My current research, as I have mentioned before, deals with the American response to the world crisis of 1940-1, and will focus largely on the almost unbelievable organizational effort that enabled us to win the war in Western Europe and the Pacific and create the world in which I have my whole life. Yesterday I had to lecture on the long-term impact of the Vietnam War, and pointed out that it turned out to mark the end of an entire era of warfare, and, in a sense, of civilization. It was the last major war fought with draftee armies and using massive, indiscriminate firepower, including bomb tonnages many times those of the Second World War. A new generation, it turned out, was unwilling either to submit to conscription or to tolerate destruction on that scale. In succeeding decades the American military, as a percentage of our (and the world's) population, has gradually shrunk until it is only marginally larger than it was in early 1940, when the US was effectively disarmed, at least on land. The military we have relies increasingly on precision weaponry, which, although it still kills innocent people, kills them by the dozens rather than by the thousands. And the United States in this respect has led the way. By the same measure of proportion of population, the armies of the world's other leading states, including China, India, Russia and the nations of Europe, are even smaller than ours. By historical standards the only remaining heavily militarized nations are the two Koreas, Israel, Syria, and Saudi Arabia. And for some time the United States has been the only nation to regard war as a normal instrument of national policy--and our recent wars have been designed to stabilize non-western states.

In the 1820s, when Clausewitz described a similar decline in the size of European armies and the role of warfare during the 19th century, he remarked, "All the world rejoiced at this development." In the same way, I still believe that we should rejoice at the one we have lived through. The dream of peace among industrial nations inspired millions in the early twentieth century, especially in the United States. It did much to bring about American entry into the First World War, and its evident failure after that war turned many Americans into non-interventionists when the Second World War broke out in Europe and Asia. After 1945, and for 45 years, Americans argued bitterly over whether peace with the Soviet Union and Communist China was possible, and prepared for the most destructive war of all, one that never came. But then, to paraphrase Pasternak, as suddenly as the appearance of the leaves in spring, the threat vanished in the 1990s. The terrible ethnic wars of the Balkans in the 1990s were, in a way, a measure of how far the industrial nations had come in 80 years. The outbreak of those wars represented a breakdown of law and civilization, but this time--unlike in 1914--the Russian, German, French and British governments saw no need to become involved in them themselves, with the single, brief exception of the Kosovo war in 1999, by the US.

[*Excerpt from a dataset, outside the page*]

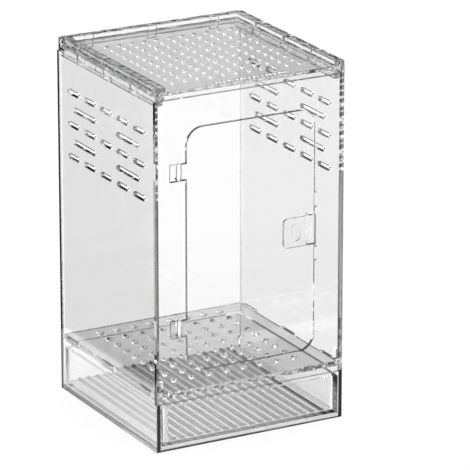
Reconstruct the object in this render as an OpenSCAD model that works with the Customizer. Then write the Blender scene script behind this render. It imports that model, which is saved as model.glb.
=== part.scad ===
// Plastic pet keeper: a tall clear box for small pets, with a hinged front
// door, a perforated lid that slides forward, a perforated false floor and a
// shallow drawer under it. Sizes are in millimetres. +Z is up, the front is
// -Y, and the origin is on the table under the middle of the whole object.

/* [Case] */
// Outside width
case_w = 100; // [90:1:130]
// Outside depth, without the finger pull
case_d = 100; // [90:1:130]
// Height over the top frame
case_h = 178; // [165:1:230]
// Thickness of the side, back and front panels
wall = 2; // [1.6:0.1:3]
// Thickness of the base plate
base_t = 2.4; // [2:0.2:4]
// Gap left between a fixed piece and the opening it drops into
seat_gap = 0.1; // [0.05:0.05:0.2]
// Gap left round every piece that moves
move_gap = 0.3; // [0.3:0.05:0.5]

/* [Front panel] */
// Height of the front panel's lower edge
front_low = 23.5; // [23.5:0.5:26]
// How far the front panel's corner lugs stand in behind it
lug_depth = 2.4; // [1.5:0.1:4]
// Height of those lugs
lug_h = 5; // [3:0.5:8]

/* [Door] */
// Width of the door
door_w = 68; // [56:1:72]
// Height of the door
door_h = 119; // [100:1:122]
// Height of the door's lower edge
door_low = 37.5; // [36:0.5:40]
// Corner radius of the door
door_r = 8.5; // [4:0.5:14]
// How far the door's middle lies to the right of the case's middle
door_shift = 0.4; // [0:0.1:1]
// Gap between the door and its opening
door_gap = 0.4; // [0.35:0.05:0.6]
// From the door's edge to the hinge axis
hinge_out = 3.6; // [3.2:0.1:4.2]
// From the door's top to the middle of the upper hinge
hinge_drop = 20.5; // [16:0.5:30]
// From the door's bottom to the middle of the lower hinge
hinge_rise = 22; // [16:0.5:30]
// Height of a hinge clip
clip_h = 7.6; // [5:0.2:10]
// Outside radius of a hinge clip
clip_r = 1.8; // [1.7:0.05:2]
// Radius of a hinge pin
pin_r = 0.9; // [0.7:0.05:1]
// Gap between a pin and its clip
pin_gap = 0.2; // [0.15:0.05:0.25]
// From the hinge axis to the window's far edge
window_out = 5; // [4:0.1:6]

/* [Finger pull and catch] */
// How far the finger pull stands out
pull_out = 3.5; // [2.5:0.1:6]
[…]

It will be a great achievement if we can get through the next two decades without a major war, and I think it is quite possible that we could. I will be quite happy to die without ever seeing the world's richest nations once again mobilize their youth by the millions for another series of immensely costly conflicts, probably involving the use of nuclear weapons. But the ebbing of governmental power that has had other far less inspiring consequences as well, suggesting that we still face an enormous challenge of finding a workable balance between our enhanced liberty and the authority we need.

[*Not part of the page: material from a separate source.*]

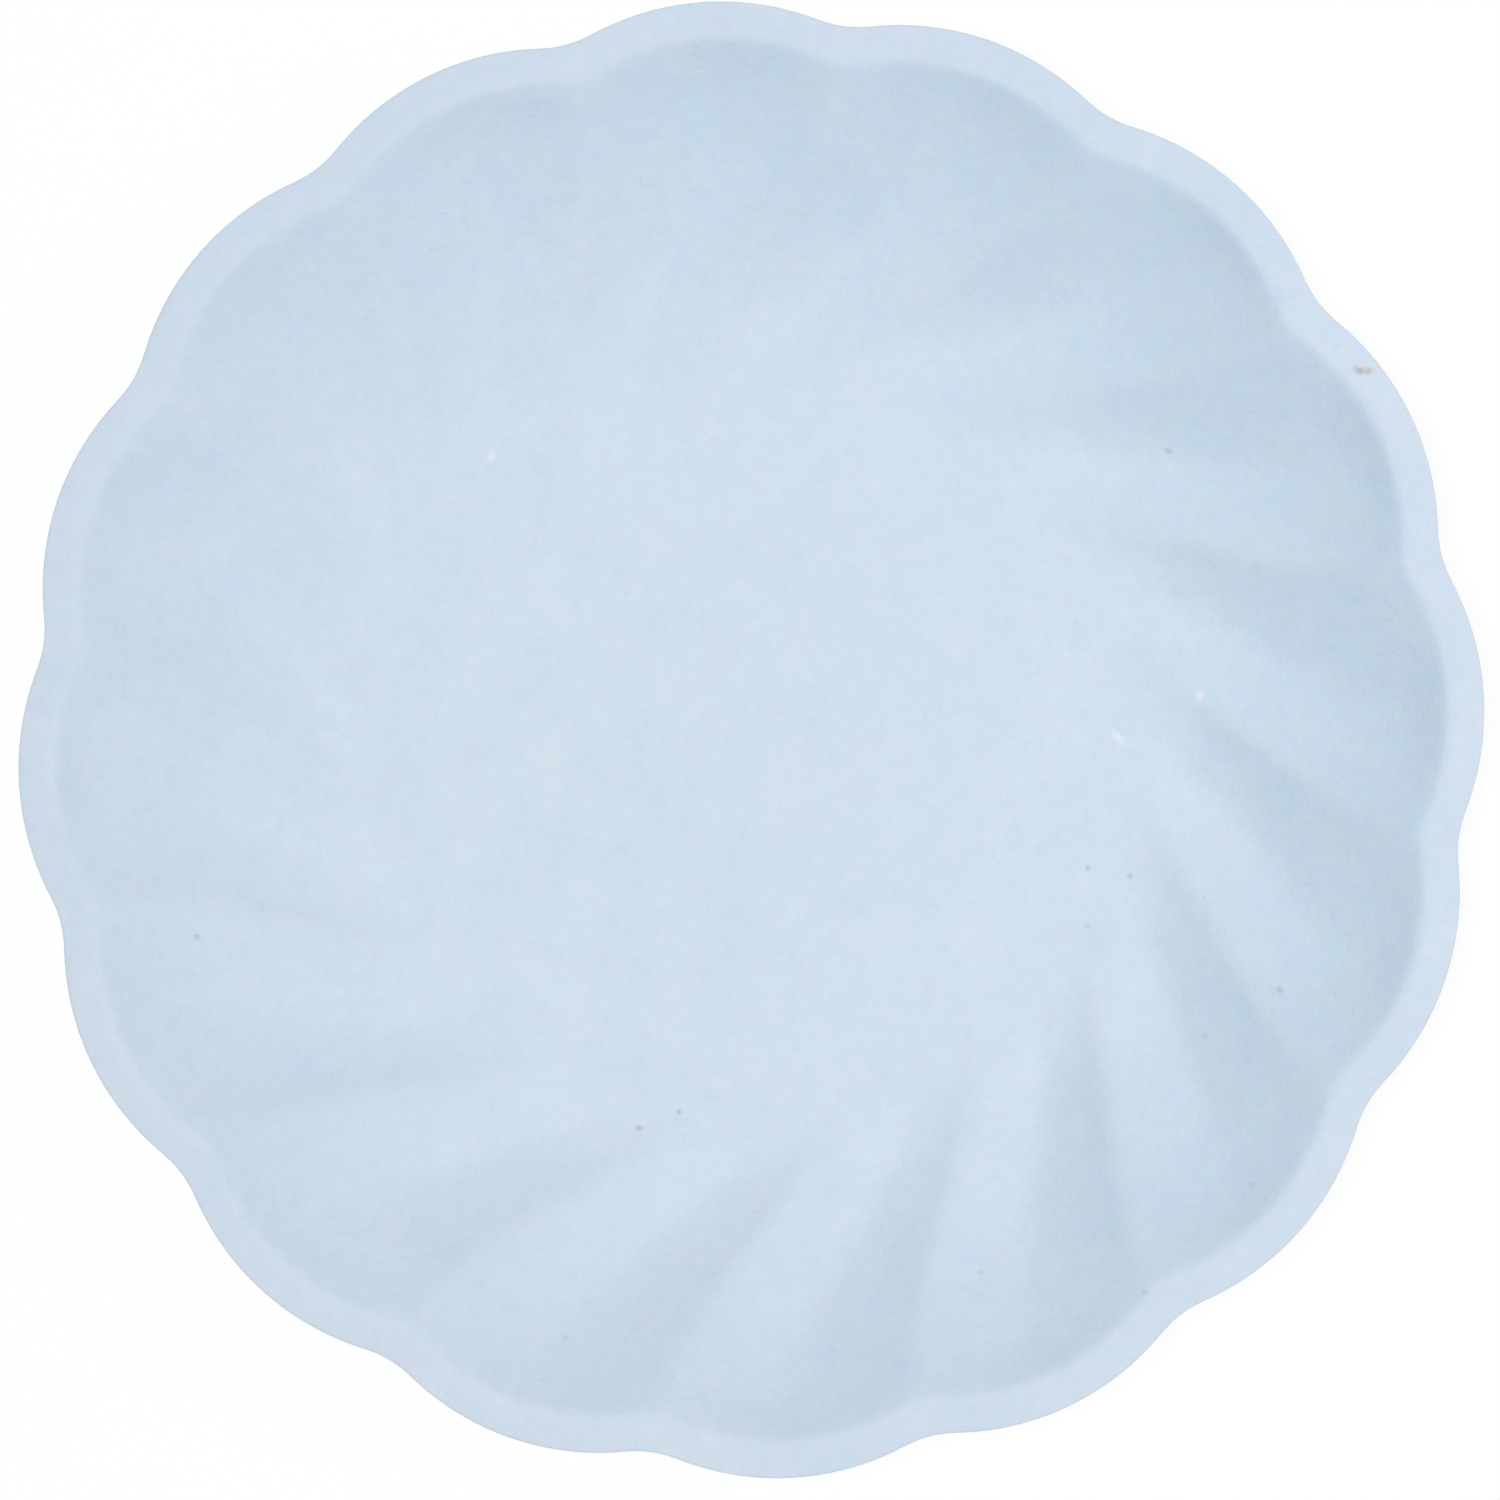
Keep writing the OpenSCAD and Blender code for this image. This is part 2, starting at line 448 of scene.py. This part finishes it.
def add_camera():
    right, up = photo_axes()
    above = Vector((0, 0, 1))
    back = math.sin(CAMERA_TILT) * right + math.cos(CAMERA_TILT) * above
    across = math.cos(CAMERA_TILT) * right - math.sin(CAMERA_TILT) * above
    px = PLATE_R / LOBE_R_PX
    distance = PHOTO_PX * px * LENS_MM / SENSOR_MM
    # The near side of the brim looks larger, which moves the middle of its outline
    swell = PLATE_R ** 2 * math.sin(CAMERA_TILT) / distance
    off_x = (PHOTO_PX / 2 - PLATE_CENTRE_PX[0]) * px + swell
    off_y = (PLATE_CENTRE_PX[1] - PHOTO_PX / 2) * px
    brim_centre = Vector((0, 0, PLATE_H - BRIM_DROP))
    aim = brim_centre + off_x * across + off_y * up
    data = bpy.data.cameras.new("camera")
    data.lens = LENS_MM
    data.sensor_width = SENSOR_MM
    camera = bpy.data.objects.new("camera", data)
    turn = Matrix((across, up, back)).transposed().to_4x4()
    camera.matrix_world = Matrix.Translation(aim + back * distance) @ turn
    bpy.context.collection.objects.link(camera)
    bpy.context.scene.camera = camera
    return camera


def plate_point(plate, camera, pixel):
    """The point of the plate that the photo shows at a pixel."""
    across = (pixel[0] / PHOTO_PX - 0.5) * SENSOR_MM / LENS_MM
    upward = (0.5 - pixel[1] / PHOTO_PX) * SENSOR_MM / LENS_MM
    sight = camera.matrix_world.to_3x3() @ Vector((across, upward, -1))
    return plate.ray_cast(camera.matrix_world.translation, sight.normalized())[1]


class Stock:
    """The patterns in the pulp that both its colour and its relief follow."""

    def __init__(self, shading):
        self.shading = shading
        self.place = shading.node("TexCoord", output="Object")
        self.cloud = shading.noise(self.place, CLOUD_GRAIN)
        self.clumps = shading.noise(self.place, CLUMP_GRAIN, EVEN_DETAIL)
        broken = shading.noise(shading.laid(self.place, turn=GAP_TURN), HAIR_GRAIN)
        gaps = shading.step(broken, *HAIR_GAPS)
        # A hair runs where a drawn-out noise passes through nought
        self.hairs = 0
        for turn in HAIR_TURNS:
            along = shading.laid(self.place, turn=turn, size=(HAIR_STRETCH, 1, 1))
            line = shading.step(abs(shading.noise(along, HAIR_GRAIN)), 0, HAIR_WIDTH, 1, 0)
            self.hairs = line * gaps + self.hairs

    def painted_tint(self):
        """How far the painted tint of the light is on its way from bluer to greyer, with clouds of
        the dye.
        """
        right, up = photo_axes()
        toward = right * math.cos(PAINTED_TINT_TURN) + up * math.sin(PAINTED_TINT_TURN)
        sockets = {0: self.place, 1: toward * PAINTED_TINT_PER_METRE}
        painted_tint = self.shading.node("VectorMath", {"operation": "DOT_PRODUCT"}, sockets, output="Value")
        return 0.5 + painted_tint + CLOUD_SHARE * self.cloud

    def flocks(self, grain, share):
        """How far flocks of about a grain's size lean from the first to the second of their casts."""
        return 0.5 + share * self.shading.noise(self.place, grain, EVEN_DETAIL)

    def paleness(self):
        """How pale the stock is, from 0 where it took the most dye to 1 where it took the least."""
        pale = 0.5 + CLOUD_PALENESS * self.cloud + CLUMP_PALENESS * self.clumps
        return pale - HAIR_DARKNESS * self.hairs

    def speckled(self, colour):
        """Tiny round specks of two kinds, at some of the points of a scattered pattern."""
        sockets = {"Vector": self.place, "Scale": 1 / SPECK_CELL}
        away = self.shading.node("TexVoronoi", sockets=sockets, output="Distance")
        drawn = self.shading.node("SeparateColor", sockets={"Color": away.beside("Color")})
        near = self.shading.step(away * SPECK_CELL, 0, SPECK_R, 1, 0)
        dark = near * self.shading.reckon("LESS_THAN", drawn, DARK_SPECKS)
        warm = near * self.shading.reckon("GREATER_THAN", drawn, WARM_SPECKS)
        colour = self.shading.blend(dark, colour, DARK_STOCK)
        return self.shading.blend(warm, colour, WARM_STOCK)

    def colour(self, plate, camera):
        """Pale blue stock: clouded, clumped and hairy, with specks and the photo's own bits in it,
        painted shade on the wall and a painted tint of the light across it.
        """
        shading = self.shading
        radius = shading.length(shading.laid(self.place, size=(1, 1, FLAT)))
        on_brim = shading.node("Attribute", {"attribute_name": "brim"}, output="Fac")
        # Painted shade: the colour darkens towards the foot of the wall, and darkens and turns bluer
        # up the wall
        colour = shading.blend(shading.step(radius, *FOOT_SHADE_SPAN), FLOOR_BLUE, FOOT_SHADE_BLUE)
        colour = shading.blend(shading.step(radius, *WALL_SHADE_SPAN), colour, WALL_SHADE_BLUE)
        colour = shading.blend(on_brim, colour, BRIM_BLUE)
        for share, first, second in (
            # A painted tint of the light, bluer to one side and greyer to the other, mixed with
            # clouds of the dye
            (self.painted_tint(), BLUE_LIGHT_CAST, GREY_LIGHT_CAST),
            (self.flocks(FLOCK_GRAIN, FLOCK_SHARE), CYAN_CAST, LAVENDER_CAST),
            (self.flocks(TUFT_GRAIN, TUFT_SHARE), GREEN_CAST, VIOLET_CAST),
            (self.paleness(), DEEP_DYE, THIN_DYE),
        ):
            cast = shading.blend(share, first, second)
            colour = shading.node("VectorMath", {"operation": "MULTIPLY"}, {0: colour, 1: cast})
        colour = self.speckled(colour)
        for pixel, length, width, turn, bit in BITS:
            centre = plate_point(plate, camera, pixel)
            away = shading.laid(self.place, centre, turn - PLATE_TURN, (length, width, BIT_DEPTH))
            colour = shading.blend(shading.step(shading.length(away), 0, 1, 1, 0), colour, bit)
        return colour

    def relief(self):
        grain = self.shading.noise(self.place, GRAIN)
        fine = GRAIN_HEIGHT * grain + CLUMP_HEIGHT * self.clumps + HAIR_HEIGHT * self.hairs
        height = fine + WAVE_HEIGHT * self.cloud
        return self.shading.node("Bump", sockets={"Distance": 1, "Height": height})


def moulded_fibre(plate, camera):
    material = bpy.data.materials.new("moulded_fibre")
    shading = Shading(material)
    stock = Stock(shading)
    shading.fill(shading.tree.nodes["Principled BSDF"], {
        "Base Color": stock.colour(plate, camera),
        "Roughness": ROUGHNESS + CLUMP_ROUGHNESS * stock.clumps,
        "Specular IOR Level": SPECULAR,
        "Normal": stock.relief(),
    })
    return material


def add_soft_box(name, direction, distance, size, share, tint):
    """A round lamp facing the plate, as strong as its share of the light on a level face."""
    data = bpy.data.lights.new(name, "AREA")
    data.shape = "DISK"
    data.size = size
    data.color = tint
    data.energy = math.pi ** 2 * ((size / 2) ** 2 + distance ** 2) * share / direction.z
    lamp = bpy.data.objects.new(name, data)
    lamp.location = direction * distance
    lamp.rotation_euler = direction.to_track_quat("Z", "Y").to_euler()
    lamp.visible_camera = False
    bpy.context.collection.objects.link(lamp)


def light_room():
    bpy.context.scene.view_settings.view_transform = "Standard"
    world = bpy.data.worlds.new("studio")
    bpy.context.scene.world = world
    shading = Shading(world)
    strength = ROOM_SHARE + (1 - ROOM_SHARE) * shading.seen()
    shading.fill(world.node_tree.nodes["Background"], {"Color": WHITE, "Strength": strength})
    rest_tint = [1 - (part - 1) * KEY_SHARE / TOP_SHARE for part in KEY_TINT]
    add_soft_box("top_light", Vector((0, 0, 1)), TOP_HEIGHT, TOP_SIZE, TOP_SHARE, rest_tint)
    side = KEY_SIDE - PLATE_TURN
    level = math.cos(KEY_ELEVATION)
    toward_key = Vector((level * math.cos(side), level * math.sin(side), math.sin(KEY_ELEVATION)))
    add_soft_box("key_light", toward_key, KEY_DISTANCE, KEY_SIZE, KEY_SHARE, KEY_TINT)


plate = make_plate()
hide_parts("plate")
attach(plate, "root")
add_table()
camera = add_camera()
bpy.context.view_layer.update()
plate.data.materials.append(moulded_fibre(plate, camera))
light_room()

Here in the United States, an Administration that is simply trying to fix a few of our crumbling institutions--such as our financial markets and our health care system--faces a sustained, ferocious attack from about 45% of our population and the most vocal segments of the media. Meanwhile, deregulation has made certain corporate interests (including the big banks and health insurance companies) sufficiently powerful, it seems, make it very difficult, if not impossible, to institute effective reforms. Thirty-five years of endless anti-government rhetoric have made quite effectively discredited the idea that government can provide an essential counterweight to private power. The federal government has also failed to write laws reflecting the reality of immigration into the United States, creating both an underground economy and another source of popular resentment, one into which state and local politicians are beginning to tap, as the new law in Arizona shows. In much of the country basic public services are threatened by the combination of the anti-tax movement and the economic crisis.

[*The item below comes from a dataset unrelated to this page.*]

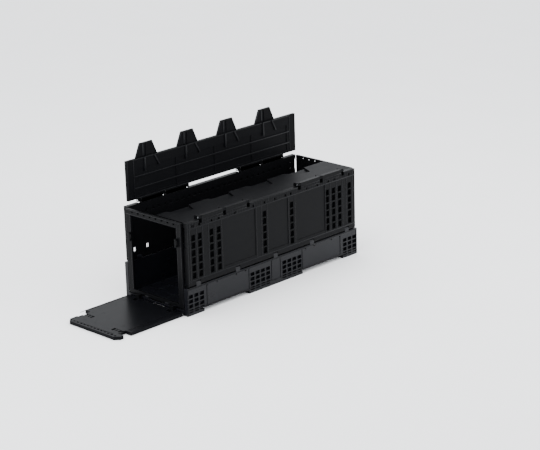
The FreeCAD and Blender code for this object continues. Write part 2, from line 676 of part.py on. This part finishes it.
rod_end = f"({WALL_END} - catch_length)"
rod("front_wall_rod", "x", "wall_rod_r", (f"0 - {rod_end}", rod_end), y=f"0 - {AXIS_Y}", z=FRONT_AXIS_Z)
rod("rear_wall_rod", "x", "wall_rod_r", (f"0 - {rod_end}", rod_end), y=AXIS_Y, z=REAR_AXIS_Z)
for side, side_word in ((FRONT, "front"), (REAR, "rear")):
    for end, end_word in ((-1, "left"), (1, "right")):
        rod(f"{side_word}_lid_rod_{end_word}", "x", "lid_rod_r",
            around(f"{end} * arm_middle", "2 * arm_pitch + arm_length - 2 * gap"),
            y=f"{side} * {LID_ROD_Y}", z="lid_rod_height")
end_rod = (f"0 - {HALF_W} + tray_wall / 2 + gap", f"{HALF_W} - tray_wall / 2 - gap")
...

Although Europe is also suffering severely from the economic crisis, its political crisis is nowhere near so far advanced as ours. That is because Western Europe took about a decade longer than the United States to emerge from the Second World War, put its new institutions on a secure footing, and start its generational cycle over again. (This is very clearly reflected in European birth rates. No baby boom occurred in Europe until the late 1950s, and even then it was much more modest than our own.) But postwar Prophets like Brown, Sarkozy and Angela Merkel now rule Europe, and it is not clear that they can keep their parents' institutional achievements alive. The Greek financial crisis has aroused voices in Germany arguing that the Euro was a mistake, since it made German economic health and financial stability hostage to the behavior of less responsible nations in other parts of Europe. Merkel herself, in a dreadful failure of leadership, allowed the situation to drift for weeks in hopes of getting through a key local election first, and thus has made it much worse. Britain is likely to elect a hung parliament for the first time in 87 years (interesting number, that!). The new democracies created in Eastern Europe in the 1990s have fared better than their counterparts from the 1920s had at this stage, but those created out of the former Soviet Union have not done well at all.

I have been reading about previous crises all my life, well before Strauss and Howe put them all in historical context. George Orwell despaired of the future of Britain and of the world in 1938, and Harold Nicholson documented his increasing despair during the winter of 1939-40, as well as his excitement when the catastrophe of France's fall drove Britain out of its funk. Solzhenitsyn spent the last twenty years of his life trying to document the collapse of his own country during the First World War, a tale without a happy ending. The financial collapse of 2008 was not enough, as it turned out, to overcome our inertia, or Europe's. But these are early days yet. Meanwhile, in six weeks, a new World Cup will begin in South Africa. I often wonder whether professional sport has provided a healthier outlet for the emotions that in earlier centuries fed enormous wars. Unless and until, as in 1940, the Olympics and the World Cup need to be adjourned for a dozen years, we will still be living in a period of relative peace.